How U.S. Airlines Are Doing Cuba's Dirty Work On American Soil

American and Southwest Airlines have been refusing to allow Cubans on board flights if they've been blacklisted by the government in Havana.

How U.S. Airlines Are Doing Cuba's Dirty Work On American Soil

Boarding a plane in Camaguey, Cuba

Santiago Villa

On Sunday, American Airlines refused to let Cuban writer Carlos Manuel Álvarez board a Miami flight bound for Havana. It was at least the third time this year that a U.S. airline refused to let Cubans on board to return to their homeland after Havana circulated a government "blacklist" of critics of the regime. Clearly undemocratic and possibly illegal under U.S. law, the airlines want to make sure to cash in on a lucrative travel route, writes Colombian journalist Santiago Villa:

-OpEd-

Imagine for a moment that you left your home country years ago because you couldn't properly pursue your chosen career there.
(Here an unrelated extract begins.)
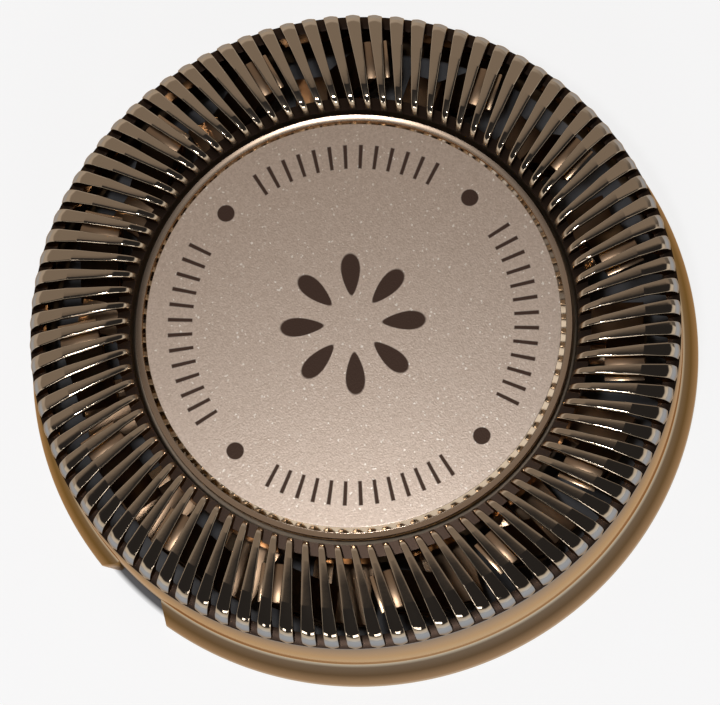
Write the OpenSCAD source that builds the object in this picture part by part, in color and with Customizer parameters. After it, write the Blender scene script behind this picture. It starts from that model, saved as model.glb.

It wasn't easy, of course: Your profession is not just singularly demanding, but even at the top of the game you might not be assured a stable or sufficient income, and you've had to take on second jobs, working in bars and restaurants.

This chosen vocation is that of a writer or journalist, or perhaps an artist, which has kept you tied to your homeland, often the subject of your work, even if you don't live there anymore.

Since leaving, you've been back home several times, though not so much for work. Because if you did, you would be followed in cars and receive phone calls to let you know you are being watched.